Other recommendations include development of a geothermal permitting process, creation of a drilling fund to help finance geothermal well drilling, and a tax change that would allow geothermal developers to write off dry wells – an incentive currently enjoyed by the oil industry.

“It’s not a level playing field right now, and the public wouldn’t know that,” said Thompson.

She pointed to oil giants in other countries that are taking advantage of their skills base by applying it to geothermal development. Chevron, for example, has become one of the largest geothermal power producers in the world. “They drill their geothermal wells in half the time as the rest of the industry,” Thompson said. “Their learning curve is just different, so we want to emulate that here in Canada.”

Norway’s Statoil, meanwhile, is conducting deep-drilling projects in Iceland for geothermal – another example of tech transfer from the oil industry.

Even with these companies, however, competing with the profitability of oil is challenging. Last year, top brass at Chevron pull the plug on the company’s plan to expand its geothermal presence in Europe, despite the fact that such projects are returning profit margins of up to 20 per cent.

The Chevron executives, according to a BloombergBusiness report, said the money that was to fuel the European geothermal expansion was needed for oil and gas projects.

Thompson is hoping that the fall in oil prices will cause many in the oil industry to reconsider the geothermal opportunity and the need for diversification into renewables.

And it seems some Alberta authorities are beginning to listen.
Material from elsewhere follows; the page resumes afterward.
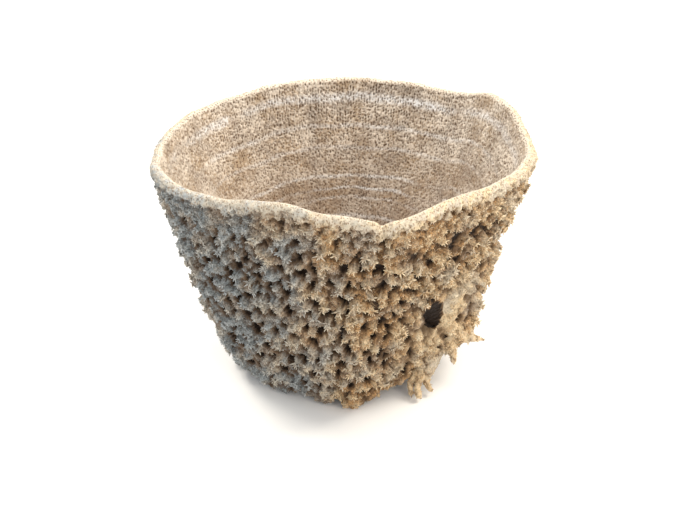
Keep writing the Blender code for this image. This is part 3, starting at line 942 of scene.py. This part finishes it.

Richard Dixon, chief of strategic foresight at the Alberta Energy Regulator, recently reached out to Corporate Knights requesting information about geothermal research conducted in Canada.

Thompson said the regulator has been reaching out to others in the industry as well, including herself.

Whether it leads to anything concrete is unclear, but Thompson said something has to give. “You’re not going to change anything by thinking about a solution through the lens of what you’ve already done.”